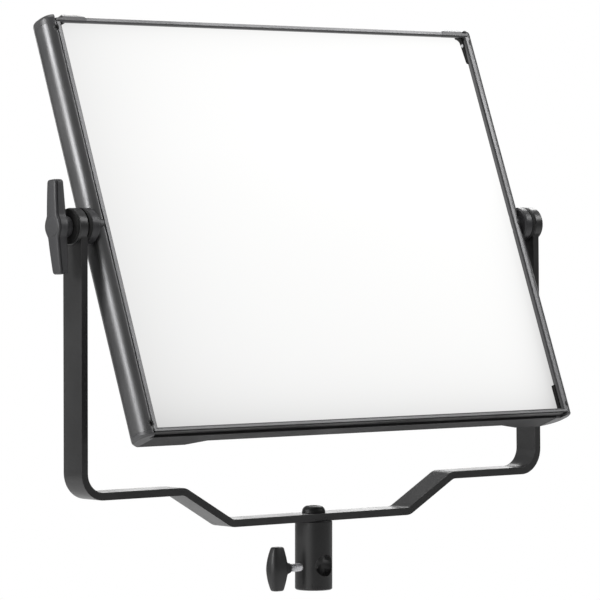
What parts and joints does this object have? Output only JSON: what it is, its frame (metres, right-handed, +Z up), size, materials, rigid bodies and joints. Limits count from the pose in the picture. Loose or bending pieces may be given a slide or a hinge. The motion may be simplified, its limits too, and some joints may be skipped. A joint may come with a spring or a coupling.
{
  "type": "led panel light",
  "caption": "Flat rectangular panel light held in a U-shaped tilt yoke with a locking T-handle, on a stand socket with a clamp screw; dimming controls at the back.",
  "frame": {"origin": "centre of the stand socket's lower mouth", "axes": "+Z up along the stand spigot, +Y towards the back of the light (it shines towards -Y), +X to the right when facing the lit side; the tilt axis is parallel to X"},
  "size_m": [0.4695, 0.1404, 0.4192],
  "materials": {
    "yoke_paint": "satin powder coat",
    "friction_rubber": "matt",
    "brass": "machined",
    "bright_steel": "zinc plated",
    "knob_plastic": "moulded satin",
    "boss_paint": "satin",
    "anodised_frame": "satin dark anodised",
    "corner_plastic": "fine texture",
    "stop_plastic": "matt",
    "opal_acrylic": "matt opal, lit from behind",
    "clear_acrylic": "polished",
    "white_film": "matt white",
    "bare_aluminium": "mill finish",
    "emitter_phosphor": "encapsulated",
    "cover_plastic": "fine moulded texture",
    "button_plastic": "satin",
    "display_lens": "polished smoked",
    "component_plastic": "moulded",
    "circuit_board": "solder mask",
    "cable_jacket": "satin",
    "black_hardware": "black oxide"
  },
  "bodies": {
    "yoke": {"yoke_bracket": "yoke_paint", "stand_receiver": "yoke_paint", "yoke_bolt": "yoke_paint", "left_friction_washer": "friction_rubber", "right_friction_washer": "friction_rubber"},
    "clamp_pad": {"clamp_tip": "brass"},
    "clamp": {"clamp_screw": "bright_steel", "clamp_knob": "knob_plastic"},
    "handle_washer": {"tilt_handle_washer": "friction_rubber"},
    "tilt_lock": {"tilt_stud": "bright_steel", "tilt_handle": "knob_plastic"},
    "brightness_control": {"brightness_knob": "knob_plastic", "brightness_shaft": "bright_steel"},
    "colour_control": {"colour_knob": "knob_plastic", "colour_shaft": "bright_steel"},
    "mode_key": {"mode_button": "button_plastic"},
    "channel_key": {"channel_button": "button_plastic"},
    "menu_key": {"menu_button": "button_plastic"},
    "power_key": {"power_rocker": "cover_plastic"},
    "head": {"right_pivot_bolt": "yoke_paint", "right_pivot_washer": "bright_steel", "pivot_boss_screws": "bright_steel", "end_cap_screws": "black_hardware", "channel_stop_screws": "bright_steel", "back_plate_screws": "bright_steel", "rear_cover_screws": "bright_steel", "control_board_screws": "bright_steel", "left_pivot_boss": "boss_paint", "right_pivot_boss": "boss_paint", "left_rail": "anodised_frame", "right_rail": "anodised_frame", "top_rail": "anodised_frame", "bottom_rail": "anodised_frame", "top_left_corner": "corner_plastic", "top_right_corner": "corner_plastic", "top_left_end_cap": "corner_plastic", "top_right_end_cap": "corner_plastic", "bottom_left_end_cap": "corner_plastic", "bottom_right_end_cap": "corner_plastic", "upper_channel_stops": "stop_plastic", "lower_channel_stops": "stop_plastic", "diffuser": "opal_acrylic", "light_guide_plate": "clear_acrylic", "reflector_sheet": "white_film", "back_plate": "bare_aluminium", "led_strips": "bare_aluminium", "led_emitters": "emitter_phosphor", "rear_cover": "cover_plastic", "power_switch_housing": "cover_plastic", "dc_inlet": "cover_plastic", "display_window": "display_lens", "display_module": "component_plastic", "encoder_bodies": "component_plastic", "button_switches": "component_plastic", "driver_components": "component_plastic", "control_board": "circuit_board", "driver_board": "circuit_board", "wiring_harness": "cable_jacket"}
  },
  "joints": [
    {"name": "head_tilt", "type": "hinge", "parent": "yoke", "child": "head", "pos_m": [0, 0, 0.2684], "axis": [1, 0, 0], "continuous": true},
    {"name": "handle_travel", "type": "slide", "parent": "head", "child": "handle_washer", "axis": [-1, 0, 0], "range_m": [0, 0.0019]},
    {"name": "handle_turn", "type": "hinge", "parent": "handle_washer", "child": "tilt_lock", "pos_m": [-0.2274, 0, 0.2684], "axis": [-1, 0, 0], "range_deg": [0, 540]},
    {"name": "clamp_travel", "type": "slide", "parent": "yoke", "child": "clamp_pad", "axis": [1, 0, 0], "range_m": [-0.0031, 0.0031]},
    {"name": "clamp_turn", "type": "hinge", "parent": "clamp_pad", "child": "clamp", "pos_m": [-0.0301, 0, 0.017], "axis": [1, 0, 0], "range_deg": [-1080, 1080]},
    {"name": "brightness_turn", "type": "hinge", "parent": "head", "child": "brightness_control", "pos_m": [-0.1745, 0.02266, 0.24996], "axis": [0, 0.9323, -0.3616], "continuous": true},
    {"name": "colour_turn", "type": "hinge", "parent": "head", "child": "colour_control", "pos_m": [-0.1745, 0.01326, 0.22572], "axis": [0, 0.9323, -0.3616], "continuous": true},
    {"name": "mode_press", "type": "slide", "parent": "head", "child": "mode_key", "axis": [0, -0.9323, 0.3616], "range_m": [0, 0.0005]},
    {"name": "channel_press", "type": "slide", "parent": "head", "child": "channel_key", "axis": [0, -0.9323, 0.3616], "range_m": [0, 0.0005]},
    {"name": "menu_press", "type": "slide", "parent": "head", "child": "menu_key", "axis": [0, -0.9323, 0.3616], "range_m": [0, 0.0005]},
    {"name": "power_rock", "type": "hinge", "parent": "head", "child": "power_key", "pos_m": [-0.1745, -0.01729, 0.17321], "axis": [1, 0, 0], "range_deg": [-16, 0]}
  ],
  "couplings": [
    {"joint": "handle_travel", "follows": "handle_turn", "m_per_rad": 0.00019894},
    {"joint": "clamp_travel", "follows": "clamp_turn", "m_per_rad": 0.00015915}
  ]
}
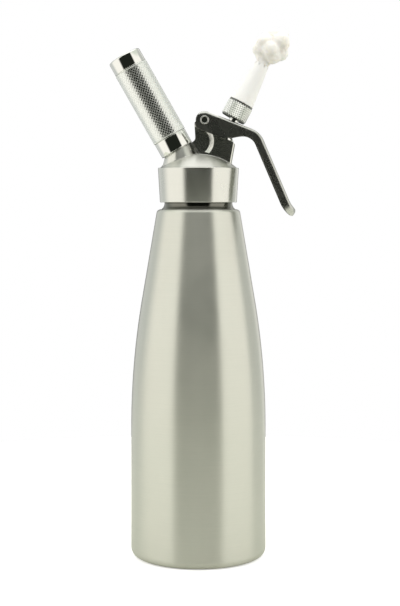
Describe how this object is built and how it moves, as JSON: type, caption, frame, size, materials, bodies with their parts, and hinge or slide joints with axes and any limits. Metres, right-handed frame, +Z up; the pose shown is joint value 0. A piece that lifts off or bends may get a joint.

# Task
Report how many lines in the data contain the word "caption", with no words besides the number.

# Solution to this exercise
2